[Begin RECORDS FOR PROCESSING]
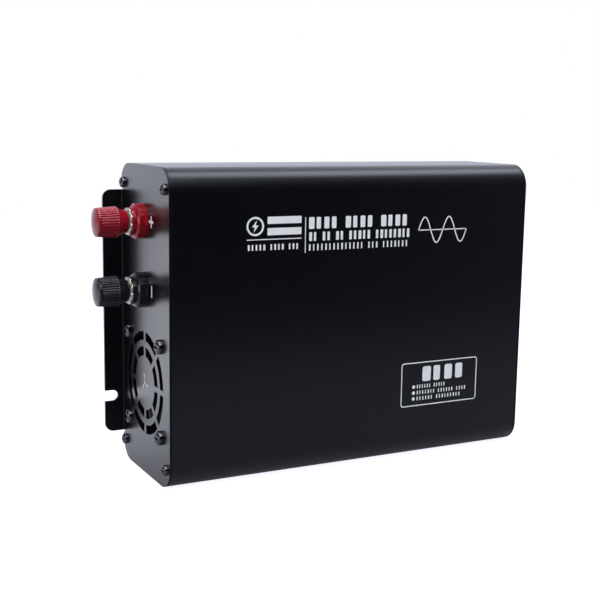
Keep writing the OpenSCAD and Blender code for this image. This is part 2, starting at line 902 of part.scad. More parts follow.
fuse_x = -69;
fuse_zs = [20, 34];
fuse_w = 19;
fuse_t = 4.4;
fuse_foot_y = 21.5;
// a socket with a well a little larger than its fuse
module fuse_holders() {
    rim = 1.5;
    play = 0.2;
    half_w = fuse_w / 2;
    half_t = fuse_t / 2;
    color("#151517") for (z = fuse_zs) translate([fuse_x, 0, z]) difference() {
        block([-half_w - rim, 14, -half_t - rim], [half_w + rim, part_y, half_t + rim]);
        block([-half_w - play, 13, -half_t - play], [half_w + play, fuse_foot_y + 0.5, half_t + play]);
    }
}

module blade_fuses() {
    color("#d8752a") for (z = fuse_zs) translate([fuse_x, 0, z])
        block([-fuse_w / 2, 4, -fuse_t / 2], [fuse_w / 2, fuse_foot_y, fuse_t / 2]);
}

// a row of transistors lying on a rail, legs running to the board; s = 1 on the low rail, -1 on the high
transistor_step = 12;
transistor_t = 4.5;
module transistor_row(first_x, count) {
    body_w = 10;
    body_y0 = -6;
    body_y1 = 9;
    leg_pitch = 2.5;
    leg_side = 0.8;
    leg_t = 0.6;
    leg_z = rail_top + 2;
    for (i = [0:count - 1]) translate([first_x + i * transistor_step, 0, 0]) {
        block([-body_w / 2, body_y0, rail_top + gap], [body_w / 2, body_y1, rail_top + transistor_t]);
        for (x = [-leg_pitch, 0, leg_pitch])
            block([x - leg_side / 2, body_y1, leg_z], [x + leg_side / 2, part_y, leg_z + leg_t]);
    }
}

dc_first_x = -62;
dc_count = 6;
ac_first_x = -8;
ac_count = 4;
module on_high_rail() {
    translate([0, 0, body_h]) mirror([0, 0, 1]) children();
}

module dc_transistors() {
    color("#1c1c1e") transistor_row(dc_first_x, dc_count);
}

module ac_transistors() {
    color("#1c1c1e") on_high_rail() transistor_row(ac_first_x, ac_count);
}

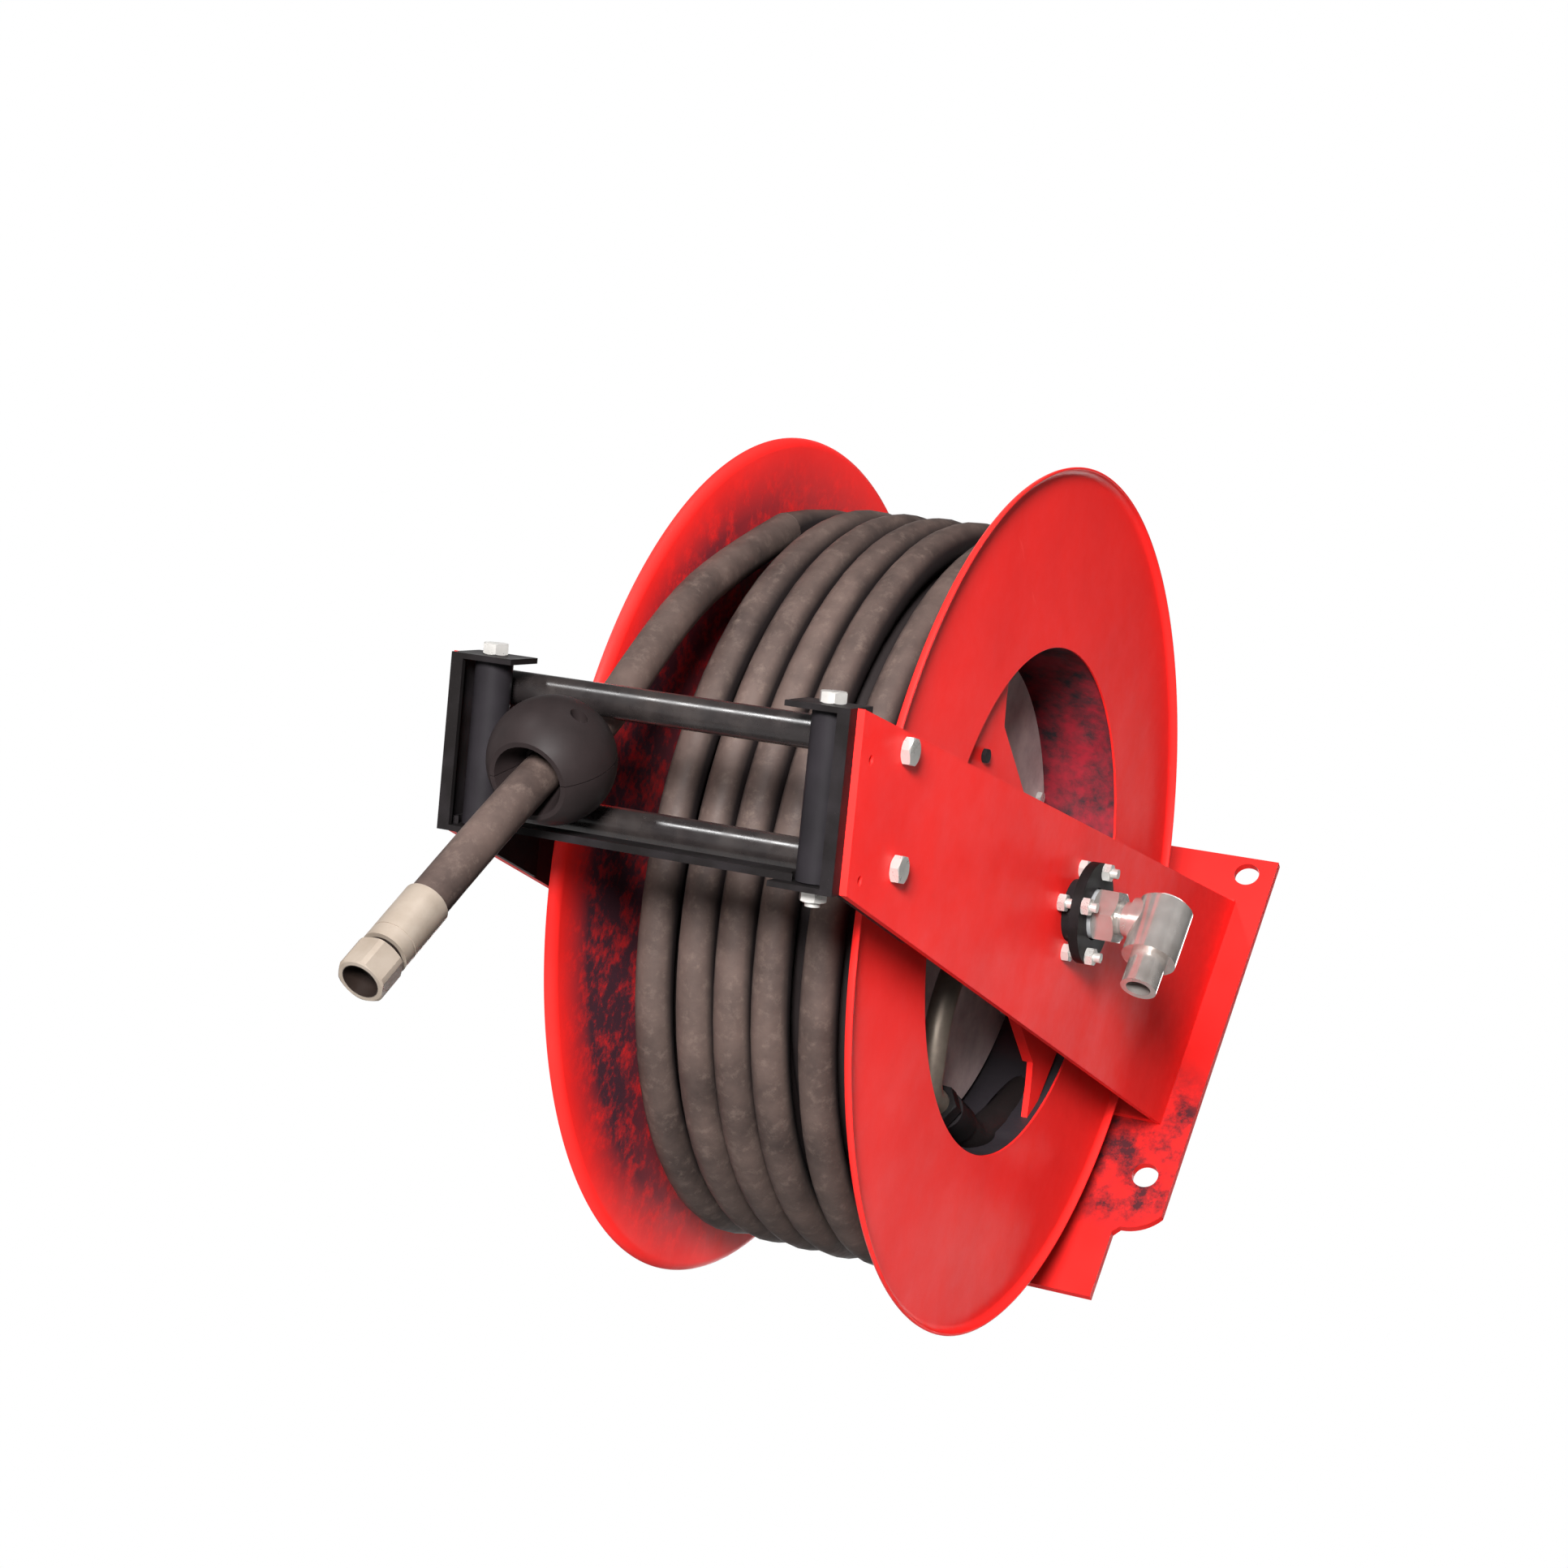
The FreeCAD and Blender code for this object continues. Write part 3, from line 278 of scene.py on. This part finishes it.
def plain_floor():
    """Pale, almost even ground."""
    look = Look("floor", PAPER, 0.9)
    look.tint(look.noise(2.0), PAPER, PAPER_DIM)
    return look.material


def red_coat(name, gloss, bright=RED, deep=DEEP_RED):
    """Powder coat with orange peel: the look, and its base colour for more layers."""
    look = Look(name, bright, 0.45, specular_ior_level=0.15)
    base = look.tint(look.ramp(look.noise(9.0, 4.0), 0.35, 0.7), bright, deep)
    look.rough(look.ramp(look.noise(25.0, 5.0, 0.65), 0.3, 0.75, *gloss))
    look.bump(look.noise(650.0, 2.0), 0.10, 0.00025)
    return look, base


def red_paint():
    """The coat with faint scuffs."""
    look, base = red_coat("red_paint", (0.36, 0.55))
    scratch = look.noise(70.0, 6.0, 0.7, look.stretch((1.0, 0.12, 1.0), (0.5, 0.2, 0.4)))
    marks = look.ramp(scratch, 0.66, 0.74)
    look.tint(marks, base, (0.85, 0.050, 0.040))
    look.bump(marks, 0.06, 0.0001)
    return look.material


def core_paint():
    """Dark, mottled with dull red that fades out towards the bottom."""
    dark_base, dull_red = (0.016, 0.013, 0.016), (0.22, 0.010, 0.019)
    look = Look("core_paint", dark_base, 0.6, specular_ior_level=0.3)
    mottle = look.ramp(look.noise(38.0, 6.0, 0.7), 0.38, 0.60)
    height = look.node("ShaderNodeSeparateXYZ")
    look.link(look.where, height.inputs[0])
    higher_up = look.ramp(height.outputs["Z"], DRUM.z - 0.03, DRUM.z + 0.10)
    look.tint(look.times(mottle, higher_up), dark_base, dull_red)
    look.rough(look.ramp(look.noise(60.0, 4.0), 0.3, 0.7, 0.45, 0.7))
    look.bump(look.noise(420.0, 3.0), 0.2, 0.0003)
    return look.material


def red_with_painted_shade():
    """The red coat of the disc that the hose runs against, with mottled painted shade on its inner face next to
    the wound hose, on the lower front side.
    """
    look, base = red_coat("red_with_painted_shade", (0.38, 0.6))
    unshaded, black, front_and_down = 0.260, 0.226, (0.0, -0.75, -0.66)
    near = look.ramp(look.off_line(DRUM, X_AXIS), unshaded, black)
    low = look.node("ShaderNodeVectorMath", operation="DOT_PRODUCT")
    low.inputs[1].default_value = front_and_down
    from_axis = look.node("ShaderNodeVectorMath", operation="SUBTRACT")
    from_axis.inputs[1].default_value = tuple(DRUM)
    look.link(look.where, from_axis.inputs[0])
    look.link(from_axis.outputs["Vector"], low.inputs[0])
    side = look.ramp(low.outputs["Value"], -0.02, 0.17, 0.55, 1.0)
    mottle = look.ramp(look.noise(60.0, 8.0, 0.8), 0.26, 0.52)
    mask = look.times(near, side, mottle, look.facing((1.0, 0.0, 0.0)))
    # painted shade of the wound hose on the disc's inner face
    look.tint(mask, base, (0.052, 0.018, 0.026))
    return look.material


def base_paint():
    """Darker red of the wall plate, a painted-shade copy of the coat against the stronger key light on it, with a
    dark mottled patch below the arm.
    """
    # darker copy of the red: painted shade, as the key light falls harder on this plate
    look, base = red_coat("base_red", (0.40, 0.62), (0.60, 0.012, 0.010), (0.50, 0.010, 0.008))
    centre = (0.108, 0.0, DRUM.z - 0.005)
    spot = look.off_line(centre, (0.0, 1.0, 0.0))
    mottle = look.ramp(look.noise(40.0, 6.0, 0.75), 0.36, 0.60)
    mask = look.times(look.ramp(spot, 0.080, 0.045), mottle, look.facing((0.0, -1.0, 0.0)))
    look.tint(mask, base, (0.048, 0.009, 0.012))
    return look.material


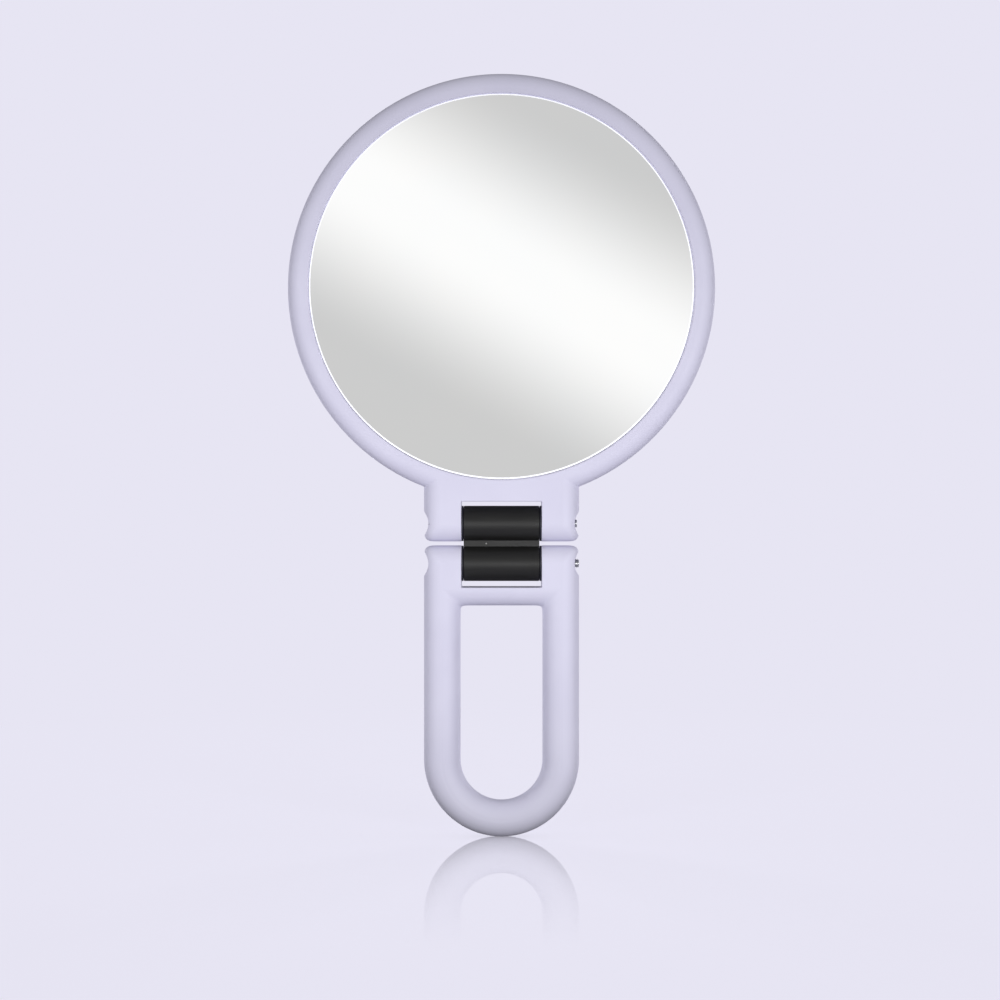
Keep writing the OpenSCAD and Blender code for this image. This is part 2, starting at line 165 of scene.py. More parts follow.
[End RECORDS FOR PROCESSING]
**REQUIRED TASK:**
Say, as a number only, how many lines of the data contain "scene".

**COMPLETED EXERCISE:**
2